§ **Objective**: From the listing below, pull out every line where the string "materials" appears.

BEGIN Given material

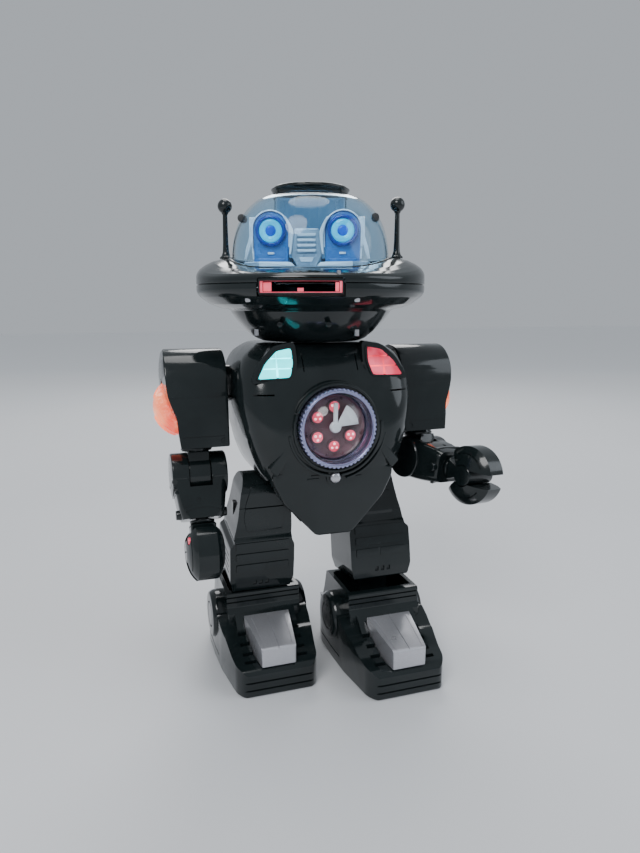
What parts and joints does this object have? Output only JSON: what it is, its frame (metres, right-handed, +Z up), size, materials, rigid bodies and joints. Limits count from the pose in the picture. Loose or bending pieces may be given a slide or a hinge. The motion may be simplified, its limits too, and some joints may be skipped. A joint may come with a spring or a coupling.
{
  "type": "walking humanoid robot toy",
  "caption": "Remote-controlled walking toy robot with a saucer head under a clear dome, lit eyes and chest, claw hands, stepping legs and broad feet.",
  "frame": {"origin": "middle of the bounding box, on the floor under the feet", "axes": "+Z up, the chest faces -Y, +X is the robot's left side"},
  "size_m": [0.2486, 0.1854, 0.37],
  "materials": {
    "shell": "moulded glossy black plastic with a faint green cast",
    "silver_paint": "fine silver paint on moulded plastic, satin",
    "dome_tint": "clear blue-smoke plastic, polished",
    "clear_plastic": "clear polished plastic",
    "lamp_cyan": "cyan lamp, lit",
    "lamp_red": "red lamp, lit",
    "lens_orange": "ribbed orange-red lens, lit",
    "bezel_blue": "deep blue gloss",
    "inner_frame": "plain dark moulded plastic",
    "white_plastic": "pale satin plastic",
    "steel": "plain bright steel",
    "circuit_board": "green board with dark parts",
    "battery_wrap": "plain wrap, no lettering",
    "foam": "closed-cell foam",
    "roller_rubber": "moulded rubber"
  },
  "bodies": {
    "torso": {"torso_front_shell": "shell", "torso_rear_shell": "shell", "chest_lamp_right": "lamp_cyan", "chest_lamp_left": "lamp_red", "belly_ring": "silver_paint", "belly_dome": "clear_plastic", "belly_reflector": "lamp_red", "hip_shaft": "steel", "shoulder_axle": "steel", "walk_gearbox": "inner_frame", "walk_motor": "steel", "main_board": "circuit_board", "battery_1": "battery_wrap", "battery_2": "battery_wrap", "speaker": "inner_frame", "neck_motor": "steel"},
    "light_rotor": {"light_rotor": "white_plastic"},
    "chest_button": {"chest_button": "silver_paint"},
    "battery_door": {"battery_door": "shell"},
    "power_switch": {"power_switch": "silver_paint"},
    "head": {"head_bowl": "shell", "head_brim": "shell", "mouth_frame": "lamp_red", "dome": "dome_tint", "magazine": "dome_tint", "disc_1": "foam", "disc_2": "foam", "launch_tray": "inner_frame", "hatch_ring": "shell", "face_plate": "silver_paint", "eye_bezel_right": "bezel_blue", "eye_bezel_left": "bezel_blue", "eye_lamp_right": "lamp_cyan", "eye_lamp_left": "lamp_cyan", "antenna_right": "shell", "antenna_left": "shell"},
    "disc_striker": {"disc_striker": "inner_frame"},
    "hatch_lid": {"hatch_lid": "shell"},
    "shoulder_right": {"shoulder_hood_right": "shell", "shoulder_lens_right": "lens_orange"},
    "upper_arm_right": {"upper_arm_right": "shell"},
    "forearm_right": {"forearm_right": "shell"},
    "hand_right": {"wrist_right": "shell"},
    "jaw_upper_right": {"jaw_upper_right": "shell"},
    "jaw_lower_right": {"jaw_lower_right": "shell"},
    "leg_right": {"leg_right": "shell"},
    "foot_right": {"foot_right": "shell", "toe_box_right": "silver_paint"},
    "roller_right": {"foot_roller_right": "roller_rubber"},
    "shoulder_left": {"shoulder_hood_left": "shell", "shoulder_lens_left": "lens_orange"},
    "upper_arm_left": {"upper_arm_left": "shell"},
    "forearm_left": {"forearm_left": "shell"},
    "hand_left": {"wrist_left": "shell"},
    "jaw_upper_left": {"jaw_upper_left": "shell"},
    "jaw_lower_left": {"jaw_lower_left": "shell"},
    "leg_left": {"leg_left": "shell"},
    "foot_left": {"foot_left": "shell", "toe_box_left": "silver_paint"},
    "roller_left": {"foot_roller_left": "roller_rubber"}
  },
  "joints": [
    {"name": "head_turn", "type": "hinge", "parent": "torso", "child": "head", "pos_m": [-0.00193, 0.00571, 0.257], "axis": [0, 0, 1], "range_deg": [-38, 82]},
    {"name": "hatch_lid_hinge", "type": "hinge", "parent": "head", "child": "hatch_lid", "pos_m": [0.00833, 0.03112, 0.3686], "axis": [-0.9272, 0.3746, 0], "range_deg": [0, 110]},
    {"name": "striker_slide", "type": "slide", "parent": "head", "child": "disc_striker", "axis": [-0.3746, -0.9272, 0], "range_m": [0, 0.022]},
    {"name": "light_rotor_spin", "type": "hinge", "parent": "torso", "child": "light_rotor", "pos_m": [-0.00193, -0.04929, 0.197], "axis": [0, 1, 0], "continuous": true},
    {"name": "chest_button_press", "type": "slide", "parent": "torso", "child": "chest_button", "axis": [0, 1, 0], "range_m": [0, 0.0015], "stiffness_N_per_m": 400},
    {"name": "power_switch_slide", "type": "slide", "parent": "torso", "child": "power_switch", "axis": [1, 0, 0], "range_m": [0, 0.005]},
    {"name": "battery_door_hinge", "type": "hinge", "parent": "torso", "child": "battery_door", "pos_m": [-0.00193, 0.04691, 0.16935], "axis": [-1, 0, 0], "range_deg": [0, 100]},
    {"name": "shoulder_swing_right", "type": "hinge", "parent": "torso", "child": "shoulder_right", "pos_m": [-0.09393, 0.01271, 0.224], "axis": [-1, 0, 0], "range_deg": [-50, 60]},
    {"name": "arm_twist_right", "type": "hinge", "parent": "shoulder_right", "child": "upper_arm_right", "pos_m": [-0.09393, 0.00681, 0.19052], "axis": [0, -0.1736, -0.9848], "range_deg": [-20, 48]},
    {"name": "elbow_right", "type": "hinge", "parent": "upper_arm_right", "child": "forearm_right", "pos_m": [-0.09393, 0.0009, 0.15703], "axis": [-1, 0, 0], "range_deg": [-14, 76]},
    {"name": "wrist_turn_right", "type": "hinge", "parent": "forearm_right", "child": "hand_right", "pos_m": [-0.09393, -0.01333, 0.12506], "axis": [0, -0.4067, -0.9135], "range_deg": [-30, 30]},
    {"name": "jaw_upper_right_open", "type": "hinge", "parent": "hand_right", "child": "jaw_upper_right", "pos_m": [-0.09393, -0.02269, 0.10405], "axis": [-1, 0, 0], "range_deg": [-12, 18]},
    {"name": "jaw_lower_right_open", "type": "hinge", "parent": "hand_right", "child": "jaw_lower_right", "pos_m": [-0.09393, -0.02269, 0.10405], "axis": [1, 0, 0], "range_deg": [-12, 18]},
    {"name": "shoulder_swing_left", "type": "hinge", "parent": "torso", "child": "shoulder_left", "pos_m": [0.09007, 0.01271, 0.224], "axis": [-1, 0, 0], "range_deg": [-56, 54]},
    {"name": "arm_twist_left", "type": "hinge", "parent": "shoulder_left", "child": "upper_arm_left", "pos_m": [0.09007, 0.00334, 0.19132], "axis": [0, 0.2756, 0.9613], "range_deg": [-38, 30]},
    {"name": "elbow_left", "type": "hinge", "parent": "upper_arm_left", "child": "forearm_left", "pos_m": [0.09007, -0.00603, 0.15863], "axis": [-0.9455, -0.313, 0.0897], "range_deg": [-66, 20]},
    {"name": "wrist_turn_left", "type": "hinge", "parent": "forearm_left", "child": "hand_left", "pos_m": [0.10084, -0.03925, 0.1563], "axis": [0.3078, -0.9491, -0.0665], "range_deg": [-30, 30]},
    {"name": "jaw_upper_left_open", "type": "hinge", "parent": "hand_left", "child": "jaw_upper_left", "pos_m": [0.10792, -0.06108, 0.15477], "axis": [-0.9455, -0.313, 0.0897], "range_deg": [-12, 18]},
    {"name": "jaw_lower_left_open", "type": "hinge", "parent": "hand_left", "child": "jaw_lower_left", "pos_m": [0.10792, -0.06108, 0.15477], "axis": [0.9455, 0.313, -0.0897], "range_deg": [-12, 18]},
    {"name": "hip_left", "type": "hinge", "parent": "torso", "child": "leg_left", "pos_m": [0.04307, 0.00071, 0.14], "axis": [1, 0, 0], "range_deg": [0, 17.4]},
    {"name": "ankle_left", "type": "hinge", "parent": "leg_left", "child": "foot_left", "pos_m": [0.04307, -0.01566, 0.033], "axis": [1, 0, 0], "range_deg": [-17.4, 0]},
    {"name": "roller_left_spin", "type": "hinge", "parent": "foot_left", "child": "roller_left", "pos_m": [0.04307, -0.03766, 0.0064], "axis": [1, 0, 0], "continuous": true},
    {"name": "hip_right", "type": "hinge", "parent": "torso", "child": "leg_right", "pos_m": [-0.04693, 0.00071, 0.14], "axis": [1, 0, 0], "range_deg": [-17.4, 0]},
    {"name": "ankle_right", "type": "hinge", "parent": "leg_right", "child": "foot_right", "pos_m": [-0.04693, 0.01709, 0.033], "axis": [1, 0, 0], "range_deg": [0, 17.4]},
    {"name": "roller_right_spin", "type": "hinge", "parent": "foot_right", "child": "roller_right", "pos_m": [-0.04693, -0.00491, 0.0064], "axis": [1, 0, 0], "continuous": true}
  ],
  "couplings": [
    {"joint": "hip_right", "follows": "hip_left", "ratio": -1},
    {"joint": "ankle_left", "follows": "hip_left", "ratio": -1},
    {"joint": "ankle_right", "follows": "hip_left", "ratio": 1},
    {"joint": "jaw_lower_right_open", "follows": "jaw_upper_right_open", "ratio": 1},
    {"joint": "jaw_lower_left_open", "follows": "jaw_upper_left_open", "ratio": 1}
  ]
}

END Given material

§ **Solution to the exercise**:
What parts and joints does this object have? Output only JSON: what it is, its frame (metres, right-handed, +Z up), size, materials, rigid bodies and joints. Limits count from the pose in the picture. Loose or bending pieces may be given a slide or a hinge. The motion may be simplified, its limits too, and some joints may be skipped. A joint may come with a spring or a coupling.
  "materials": {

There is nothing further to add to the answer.